Der Tod von Kasia Lenhardt, Ex-Freundin von Jérôme Boateng, hat das gewaltige Machtgefälle offengelegt und kurzzeitig alarmiert, aber bisher leider nicht viel verändert. Zudem haben "Correctiv" und "SZ" in Zusammenarbeit neun Ex-Frauen und -Freundinnen von Profi-Fußballern ausfindig gemacht, denen körperliche, psychische und ökonomische Gewalt widerfahren ist. Die Frauen trauen sich nicht, laut zu werden, aus Angst, dass sie wie Kasia Lenhart enden. So ein System kann immer nur am Laufen gehalten werden, wenn sich gegenseitig der Rücken gedeckt wird.
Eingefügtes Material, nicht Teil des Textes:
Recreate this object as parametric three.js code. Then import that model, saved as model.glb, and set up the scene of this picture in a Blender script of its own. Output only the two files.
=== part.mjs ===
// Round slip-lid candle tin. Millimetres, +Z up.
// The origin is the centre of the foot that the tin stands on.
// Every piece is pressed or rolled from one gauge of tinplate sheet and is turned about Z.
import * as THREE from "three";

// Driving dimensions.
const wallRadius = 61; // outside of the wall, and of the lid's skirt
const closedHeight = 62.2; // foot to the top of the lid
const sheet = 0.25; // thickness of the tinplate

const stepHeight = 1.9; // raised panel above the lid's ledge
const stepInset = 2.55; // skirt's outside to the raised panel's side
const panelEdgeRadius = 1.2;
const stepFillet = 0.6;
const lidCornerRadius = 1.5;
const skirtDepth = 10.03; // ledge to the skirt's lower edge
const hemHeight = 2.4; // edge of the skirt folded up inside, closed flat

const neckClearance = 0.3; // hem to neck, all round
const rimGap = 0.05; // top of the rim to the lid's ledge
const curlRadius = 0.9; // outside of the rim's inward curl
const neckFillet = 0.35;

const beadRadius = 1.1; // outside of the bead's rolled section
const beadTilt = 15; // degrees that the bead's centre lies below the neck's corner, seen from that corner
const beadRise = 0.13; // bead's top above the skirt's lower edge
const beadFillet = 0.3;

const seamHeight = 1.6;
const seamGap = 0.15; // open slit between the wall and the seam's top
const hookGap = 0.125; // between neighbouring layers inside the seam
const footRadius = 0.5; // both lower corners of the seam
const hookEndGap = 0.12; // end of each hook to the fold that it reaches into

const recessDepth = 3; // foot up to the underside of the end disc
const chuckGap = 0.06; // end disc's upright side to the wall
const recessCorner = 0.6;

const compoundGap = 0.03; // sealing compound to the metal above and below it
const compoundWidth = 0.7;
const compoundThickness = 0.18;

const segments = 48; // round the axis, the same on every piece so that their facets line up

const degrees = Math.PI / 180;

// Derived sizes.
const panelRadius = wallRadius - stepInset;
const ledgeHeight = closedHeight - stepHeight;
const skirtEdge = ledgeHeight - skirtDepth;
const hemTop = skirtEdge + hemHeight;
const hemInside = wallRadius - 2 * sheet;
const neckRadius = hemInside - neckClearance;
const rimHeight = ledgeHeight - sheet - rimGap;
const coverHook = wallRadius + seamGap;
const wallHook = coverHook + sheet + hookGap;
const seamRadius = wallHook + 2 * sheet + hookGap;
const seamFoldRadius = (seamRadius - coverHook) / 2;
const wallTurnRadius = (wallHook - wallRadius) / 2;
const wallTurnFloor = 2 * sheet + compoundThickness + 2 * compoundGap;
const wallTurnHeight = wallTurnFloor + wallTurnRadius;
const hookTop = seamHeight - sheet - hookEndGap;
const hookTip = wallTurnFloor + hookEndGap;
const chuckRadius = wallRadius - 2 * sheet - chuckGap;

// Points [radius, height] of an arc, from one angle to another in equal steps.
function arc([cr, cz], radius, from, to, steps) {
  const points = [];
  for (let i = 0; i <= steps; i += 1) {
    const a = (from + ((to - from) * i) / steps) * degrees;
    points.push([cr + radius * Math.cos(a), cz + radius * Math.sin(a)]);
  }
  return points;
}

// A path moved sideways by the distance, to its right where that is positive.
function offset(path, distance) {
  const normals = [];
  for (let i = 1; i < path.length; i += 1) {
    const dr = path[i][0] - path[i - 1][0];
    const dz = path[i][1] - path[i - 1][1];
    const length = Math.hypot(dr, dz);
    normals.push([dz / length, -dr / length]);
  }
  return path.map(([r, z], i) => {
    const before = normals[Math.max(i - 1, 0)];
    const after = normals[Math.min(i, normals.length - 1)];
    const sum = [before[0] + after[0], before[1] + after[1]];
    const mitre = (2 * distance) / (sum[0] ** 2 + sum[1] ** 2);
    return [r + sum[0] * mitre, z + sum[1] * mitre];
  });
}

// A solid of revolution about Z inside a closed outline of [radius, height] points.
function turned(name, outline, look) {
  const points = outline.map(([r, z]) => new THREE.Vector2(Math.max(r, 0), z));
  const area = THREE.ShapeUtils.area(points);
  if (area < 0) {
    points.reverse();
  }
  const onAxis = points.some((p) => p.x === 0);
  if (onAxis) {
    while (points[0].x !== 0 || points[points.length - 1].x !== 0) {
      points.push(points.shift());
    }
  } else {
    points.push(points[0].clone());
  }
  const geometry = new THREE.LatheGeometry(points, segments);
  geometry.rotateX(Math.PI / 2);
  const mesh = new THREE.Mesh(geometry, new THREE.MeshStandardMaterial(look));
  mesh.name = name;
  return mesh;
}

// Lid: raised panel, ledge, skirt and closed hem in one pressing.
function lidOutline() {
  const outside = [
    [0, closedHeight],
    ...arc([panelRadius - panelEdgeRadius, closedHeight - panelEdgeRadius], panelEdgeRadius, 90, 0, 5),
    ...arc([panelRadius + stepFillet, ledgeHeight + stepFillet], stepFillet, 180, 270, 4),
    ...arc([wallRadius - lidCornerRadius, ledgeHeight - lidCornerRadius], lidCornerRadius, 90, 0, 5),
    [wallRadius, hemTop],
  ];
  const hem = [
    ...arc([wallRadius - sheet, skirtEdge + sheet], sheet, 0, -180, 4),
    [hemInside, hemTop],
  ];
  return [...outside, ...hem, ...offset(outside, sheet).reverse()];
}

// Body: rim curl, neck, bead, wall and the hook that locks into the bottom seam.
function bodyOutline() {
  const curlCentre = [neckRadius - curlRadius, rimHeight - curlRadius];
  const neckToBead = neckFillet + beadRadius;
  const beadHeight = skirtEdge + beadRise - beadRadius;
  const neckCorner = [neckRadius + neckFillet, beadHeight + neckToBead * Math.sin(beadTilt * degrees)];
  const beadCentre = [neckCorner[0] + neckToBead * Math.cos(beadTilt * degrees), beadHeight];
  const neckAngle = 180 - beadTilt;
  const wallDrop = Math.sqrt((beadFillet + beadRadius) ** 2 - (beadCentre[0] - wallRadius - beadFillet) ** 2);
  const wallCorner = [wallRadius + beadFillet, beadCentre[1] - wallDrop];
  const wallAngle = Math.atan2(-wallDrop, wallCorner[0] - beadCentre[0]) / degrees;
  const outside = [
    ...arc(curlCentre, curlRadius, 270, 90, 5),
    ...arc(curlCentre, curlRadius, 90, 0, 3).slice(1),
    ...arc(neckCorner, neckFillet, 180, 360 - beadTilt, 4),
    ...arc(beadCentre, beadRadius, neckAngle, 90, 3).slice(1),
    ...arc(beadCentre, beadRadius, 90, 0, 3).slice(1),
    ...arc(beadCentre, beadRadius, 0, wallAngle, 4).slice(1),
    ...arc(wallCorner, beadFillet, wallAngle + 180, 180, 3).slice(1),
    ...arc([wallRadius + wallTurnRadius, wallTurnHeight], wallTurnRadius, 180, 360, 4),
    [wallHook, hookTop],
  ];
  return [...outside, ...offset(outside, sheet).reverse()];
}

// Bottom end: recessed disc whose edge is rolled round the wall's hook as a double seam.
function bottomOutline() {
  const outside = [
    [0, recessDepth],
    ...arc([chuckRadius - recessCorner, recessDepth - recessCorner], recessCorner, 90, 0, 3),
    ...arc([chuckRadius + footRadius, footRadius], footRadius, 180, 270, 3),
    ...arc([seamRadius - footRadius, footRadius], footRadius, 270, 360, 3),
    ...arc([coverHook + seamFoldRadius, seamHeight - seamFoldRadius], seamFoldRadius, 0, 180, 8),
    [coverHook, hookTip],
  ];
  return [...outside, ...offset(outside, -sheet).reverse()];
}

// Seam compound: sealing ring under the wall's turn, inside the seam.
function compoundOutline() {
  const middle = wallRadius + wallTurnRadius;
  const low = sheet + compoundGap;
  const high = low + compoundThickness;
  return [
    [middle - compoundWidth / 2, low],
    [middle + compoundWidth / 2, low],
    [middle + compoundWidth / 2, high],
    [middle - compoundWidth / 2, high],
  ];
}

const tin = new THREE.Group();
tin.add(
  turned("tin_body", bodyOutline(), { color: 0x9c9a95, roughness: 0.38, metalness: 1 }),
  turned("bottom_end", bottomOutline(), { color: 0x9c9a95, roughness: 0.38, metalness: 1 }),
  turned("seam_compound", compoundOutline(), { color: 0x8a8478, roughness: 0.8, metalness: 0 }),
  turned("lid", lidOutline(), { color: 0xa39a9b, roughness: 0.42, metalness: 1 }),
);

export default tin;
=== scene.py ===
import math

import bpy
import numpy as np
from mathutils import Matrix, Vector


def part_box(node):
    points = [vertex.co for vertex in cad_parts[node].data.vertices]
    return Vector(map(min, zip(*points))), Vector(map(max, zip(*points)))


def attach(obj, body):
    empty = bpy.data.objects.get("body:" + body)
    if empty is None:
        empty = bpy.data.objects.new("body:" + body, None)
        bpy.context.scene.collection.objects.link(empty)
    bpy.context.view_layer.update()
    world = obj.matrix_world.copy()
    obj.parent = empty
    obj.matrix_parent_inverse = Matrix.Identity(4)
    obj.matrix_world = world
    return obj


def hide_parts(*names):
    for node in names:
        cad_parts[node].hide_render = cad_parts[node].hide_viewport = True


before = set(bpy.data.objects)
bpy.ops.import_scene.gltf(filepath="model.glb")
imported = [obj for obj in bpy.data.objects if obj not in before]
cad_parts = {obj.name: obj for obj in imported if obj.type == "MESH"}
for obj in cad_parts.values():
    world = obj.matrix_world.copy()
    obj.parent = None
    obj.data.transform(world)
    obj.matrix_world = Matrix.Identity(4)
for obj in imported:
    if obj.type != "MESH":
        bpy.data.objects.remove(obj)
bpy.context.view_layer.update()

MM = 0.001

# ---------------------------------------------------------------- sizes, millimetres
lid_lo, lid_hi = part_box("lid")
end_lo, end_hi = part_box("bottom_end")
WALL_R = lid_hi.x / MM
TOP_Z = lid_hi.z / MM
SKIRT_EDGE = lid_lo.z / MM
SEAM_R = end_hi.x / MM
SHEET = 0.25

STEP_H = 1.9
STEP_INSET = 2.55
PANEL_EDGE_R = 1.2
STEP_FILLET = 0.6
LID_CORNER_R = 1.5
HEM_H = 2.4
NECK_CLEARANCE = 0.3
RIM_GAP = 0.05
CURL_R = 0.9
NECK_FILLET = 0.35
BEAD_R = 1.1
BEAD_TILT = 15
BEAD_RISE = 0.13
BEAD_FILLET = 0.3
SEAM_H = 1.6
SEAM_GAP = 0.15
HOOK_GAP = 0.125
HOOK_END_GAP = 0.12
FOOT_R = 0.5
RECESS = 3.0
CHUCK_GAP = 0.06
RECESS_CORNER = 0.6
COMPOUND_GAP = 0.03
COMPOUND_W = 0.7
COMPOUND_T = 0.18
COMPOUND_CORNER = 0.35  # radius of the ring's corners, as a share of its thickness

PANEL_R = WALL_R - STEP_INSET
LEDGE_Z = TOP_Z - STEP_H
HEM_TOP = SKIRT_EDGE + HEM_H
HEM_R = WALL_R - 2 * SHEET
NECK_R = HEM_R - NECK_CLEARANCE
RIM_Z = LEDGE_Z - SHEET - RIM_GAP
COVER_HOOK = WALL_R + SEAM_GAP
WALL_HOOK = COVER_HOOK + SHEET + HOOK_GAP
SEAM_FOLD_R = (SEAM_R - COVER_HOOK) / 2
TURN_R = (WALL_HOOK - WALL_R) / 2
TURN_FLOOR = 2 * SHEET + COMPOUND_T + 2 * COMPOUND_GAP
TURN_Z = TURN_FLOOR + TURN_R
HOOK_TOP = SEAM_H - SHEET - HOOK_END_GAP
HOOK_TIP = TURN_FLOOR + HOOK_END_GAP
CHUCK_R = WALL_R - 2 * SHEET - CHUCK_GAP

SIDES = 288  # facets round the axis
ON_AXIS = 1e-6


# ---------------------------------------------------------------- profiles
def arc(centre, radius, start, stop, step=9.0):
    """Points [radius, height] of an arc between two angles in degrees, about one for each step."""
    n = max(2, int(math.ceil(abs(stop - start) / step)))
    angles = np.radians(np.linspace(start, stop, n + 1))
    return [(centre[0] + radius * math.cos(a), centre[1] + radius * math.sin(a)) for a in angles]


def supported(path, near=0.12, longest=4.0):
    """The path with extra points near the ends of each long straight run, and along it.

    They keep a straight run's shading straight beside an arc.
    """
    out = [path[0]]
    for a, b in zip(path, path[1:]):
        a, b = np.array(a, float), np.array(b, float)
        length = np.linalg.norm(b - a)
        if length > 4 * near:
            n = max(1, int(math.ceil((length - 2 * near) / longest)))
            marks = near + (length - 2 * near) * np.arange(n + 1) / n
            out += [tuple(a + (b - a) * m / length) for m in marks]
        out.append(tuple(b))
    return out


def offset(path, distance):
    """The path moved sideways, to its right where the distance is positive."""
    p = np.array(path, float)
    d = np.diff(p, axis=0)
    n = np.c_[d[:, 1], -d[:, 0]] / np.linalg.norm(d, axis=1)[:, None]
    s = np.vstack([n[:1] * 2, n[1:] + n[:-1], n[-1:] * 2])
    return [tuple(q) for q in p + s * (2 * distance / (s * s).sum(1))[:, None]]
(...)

Die Hoffnung stirbt zuletzt ...

Mich ärgert das nicht nur, mir macht es Angst. Daher frage ich mich, warum ich ein solches System noch unterstützen sollte? Es wird so viel Geld in den Fußball gepumpt – die Mittel wären also da –, aber dennoch wird nicht genug dafür getan, seine sexistischen Strukturen zu bekämpfen – und Fußball sicherer für ALLE zu machen. Das fängt schon im "Kleinen" an. 

Nach ersten Schätzungen kostete es die Stadt Hamburg rund 33,7 Millionen Euro, die fünf EM-Spiele im Volksparkstadion durchzuführen. Davon floss vermutlich nur ein Bruchteil in die Bekämpfung von geschlechtsspezifischer Gewalt an den Austragungsorten. Immerhin sind in den Stadion und an vielen großen offiziellen Public-Viewing-Orten wie dem Brandenburger Tor in Berlin und am Heiligengeistfeld in Hamburg mittlerweile sogenannte Safeguards unterwegs, die in Notfällen helfen. Zudem kommt bei dieser EM erstmals ein digitales Meldesystem zum Einsatz, in dem jegliche Formen der Belästigung direkt erfasst werden können. Es ist ein Anfang, dennoch reichen mir diese Maßnahmen nicht aus, um mich dort wohlzufühlen.